Common Pitfalls to Sidestep
Everyone stumbles. Here’s how to avoid the big falls.
- Perfection Paralysis: Waiting for the perfect system means you’ll never start. Use estimates where needed, label them clearly, and improve next cycle.
- Siloed Ownership: If ESG lives only in the Sustainability team, it will fail. It must be embedded in Finance, Operations, HR—the whole C-suite.
- Story-Data Mismatch: Making bold claims on page 2 that your data in Appendix C doesn’t robustly support. It’s the fastest way to lose trust.
And a word on double materiality—it’s a trend you can’t ignore. It means reporting both how sustainability issues affect your company and how your company affects society/the environment. It’s a two-way street. Complex, yes, but it’s the direction regulation is headed.
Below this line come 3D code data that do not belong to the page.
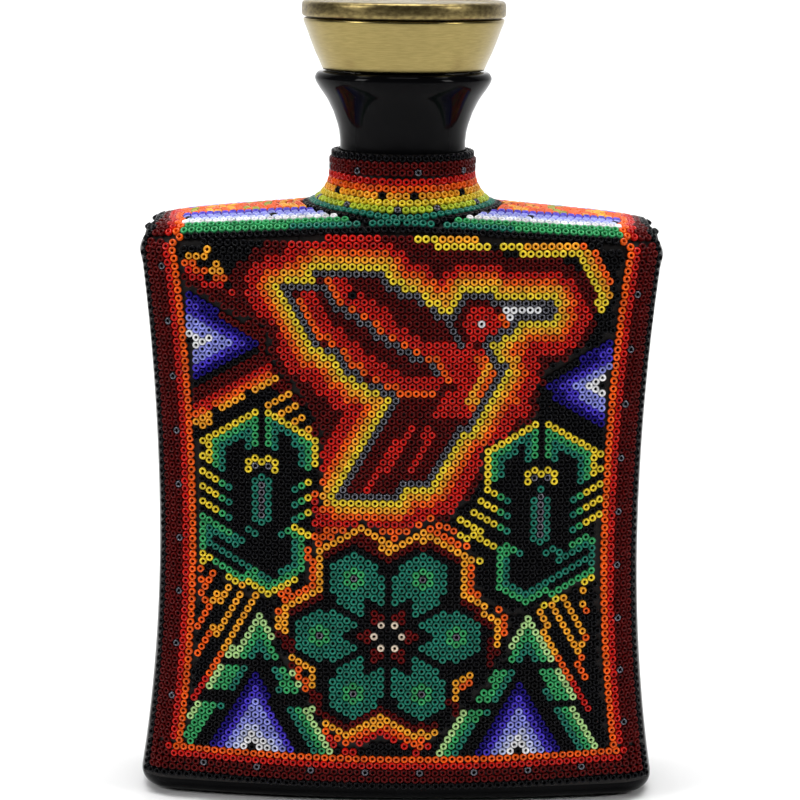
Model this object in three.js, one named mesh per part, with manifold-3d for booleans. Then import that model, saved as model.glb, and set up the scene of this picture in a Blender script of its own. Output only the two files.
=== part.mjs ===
// A flat glass decanter dressed in seed beads, with a brass-headed cork stopper.
// Millimetres, +Z up. The origin is the middle of the footprint, and the picture side faces -Y.
// Solids: a hollow glass flask, thin beds of beeswax on its faces, shoulders and neck, the layer of
// seed beads pressed into that wax (one solid for each motif, border, stripe or course), and the stopper.
import * as THREE from "three";
import { mergeVertices } from "three/addons/utils/BufferGeometryUtils.js";
import Module from "manifold-3d";

const wasm = await Module();
wasm.setup();

// ---------------------------------------------------------------- driving dimensions

const SEED_BEAD = 2.1; // outside diameter of one seed bead

const WAIST = { halfWidth: 65.4, z: 73 };
const FOOT = { halfWidth: 71.5, z: 0 };
const TOP = { halfWidth: 70.4, z: 151.5 };
const HALF_DEPTH = 26; // of the glass, at the middle of each face
const FACE_RADIUS = 298; // the gentle bow of the front and back faces, seen from above
const CORNER_RADIUS = 12; // upright edges
const BASE_EDGE_RADIUS = 5;
const TOP_EDGE_RADIUS = 5;
const SHOULDER = { ridgeZ: 163.1, slope: 0.1, softness: 20, crown: 2.6, crownAt: 24 };
const SHOULDER_END = { from: 52, drop: 0.004 }; // the shoulders roll off a little more at their ends

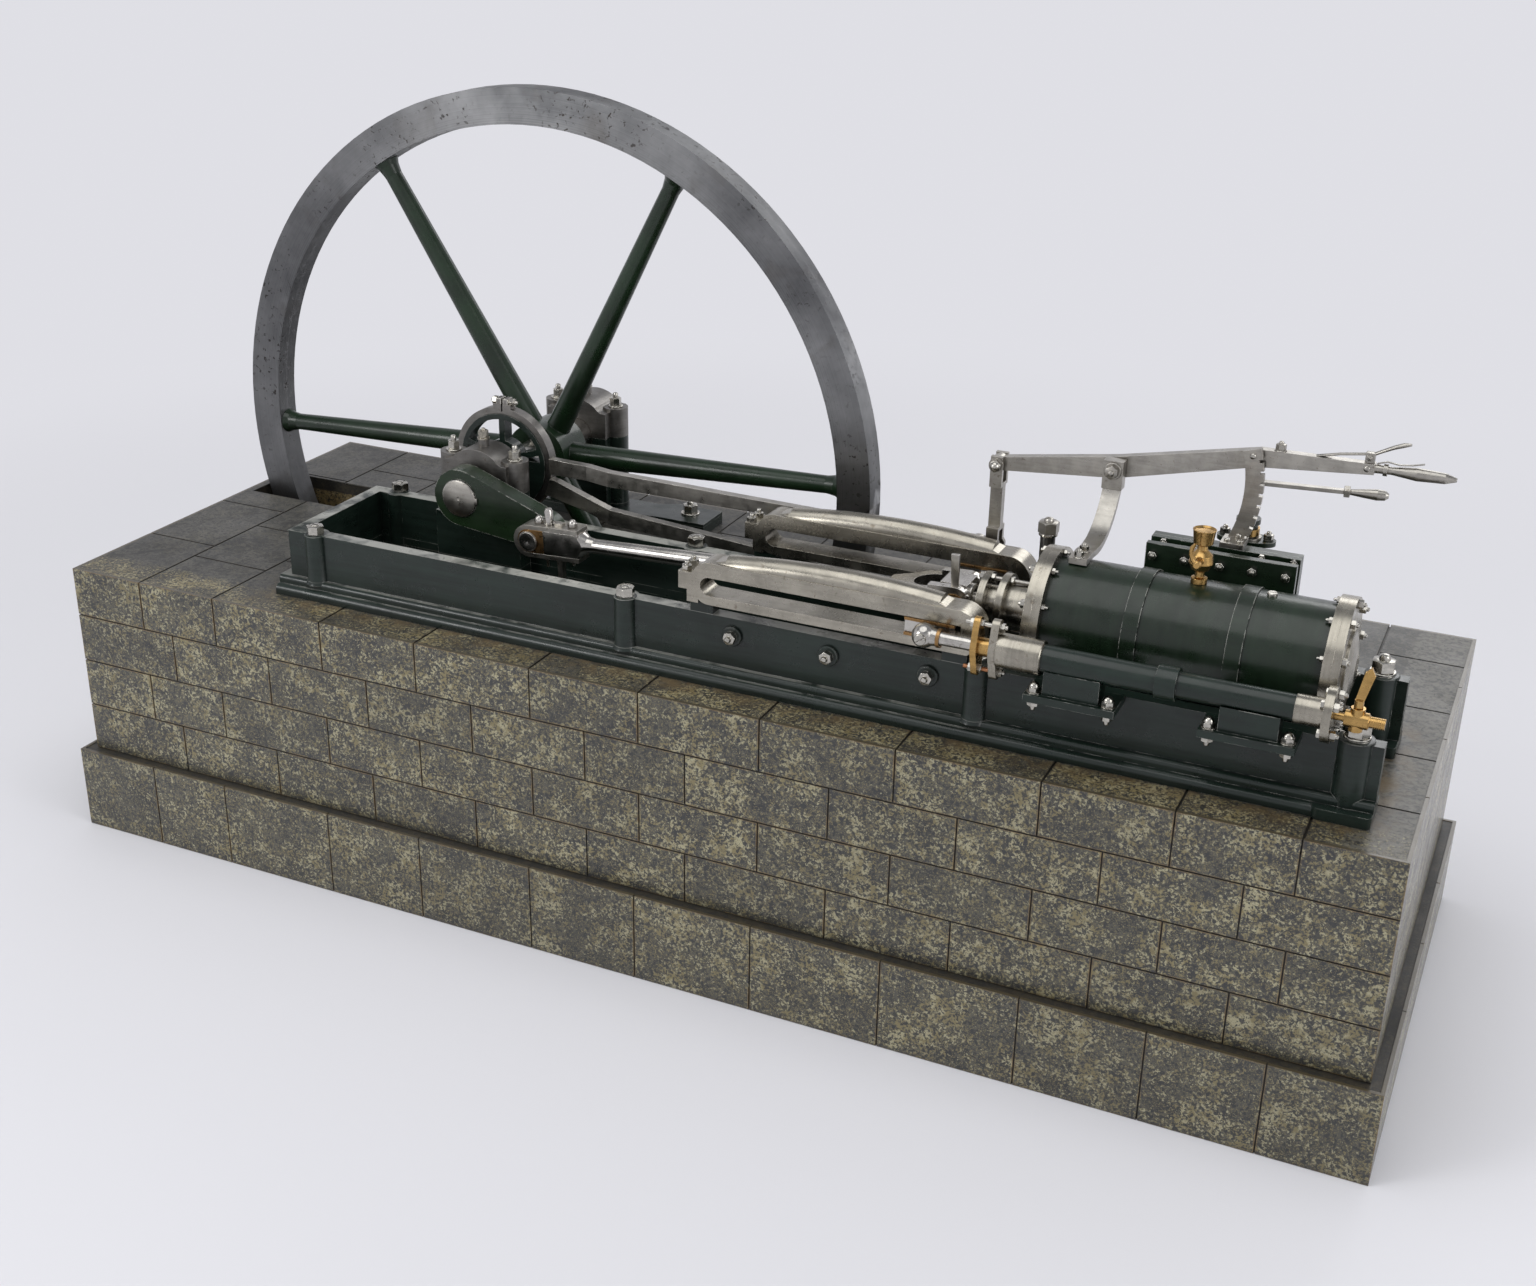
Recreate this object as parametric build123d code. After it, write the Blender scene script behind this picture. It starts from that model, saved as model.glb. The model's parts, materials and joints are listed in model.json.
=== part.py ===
from build123d import *
import math
import os

# Model of a horizontal stationary steam engine on a hollow wooden plinth.
# Millimetres. X runs from the flywheel end to the cylinder end, Y from the
# crank side to the flywheel side, Z up. The origin is the middle of the base.

# Flywheel, which sets the height of the plinth and the length of its pit
WHEEL_R = 334.0
RIM_DEPTH = 31.5
RIM_W = 25.0
HUB_R = 31.0
HUB_SIDE = 8.0
SPOKES = 6
SPOKE_ANGLE = 2.6
SPOKE_ROOT_R = 11.5
SPOKE_TIP_R = 8.0
SPOKE_FLARE = 14.0

# Plinth
SHAFT_ABOVE_TOP = 84.0
BASE_W = 442.0
BASE_H = 80.0
LEDGE = 11.0
BOARD = 12.0
END_BOARD = 9.5
PIT_SIDE = 19.0
PIT_CLEAR = 7.0
WHEEL_CLEAR = 12.0

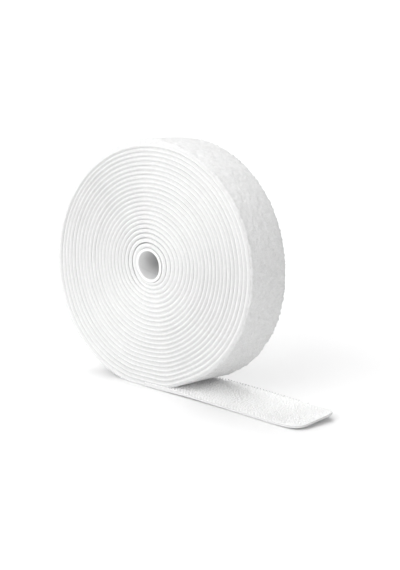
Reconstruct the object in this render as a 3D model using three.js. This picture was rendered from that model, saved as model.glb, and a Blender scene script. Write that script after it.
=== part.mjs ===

The End Goal: From Compliance to Value Creation
Look, if you only see ESG as a compliance cost, you’re missing the point—and the opportunity. Done right, rigorous ESG management uncovers risks (a fragile supply chain, a looming carbon tax) and reveals opportunities (energy savings, attracting top talent, innovating greener products).
It transforms your company’s resilience. It builds a deeper license to operate. When your accounting is as solid for your environmental and social impact as it is for your cash flow, that’s when you’re not just reporting. You’re future-proofing.
The ledger has expanded. Time to make sure your entries are just as accurate, just as meaningful, and just as telling of the business you’re truly running.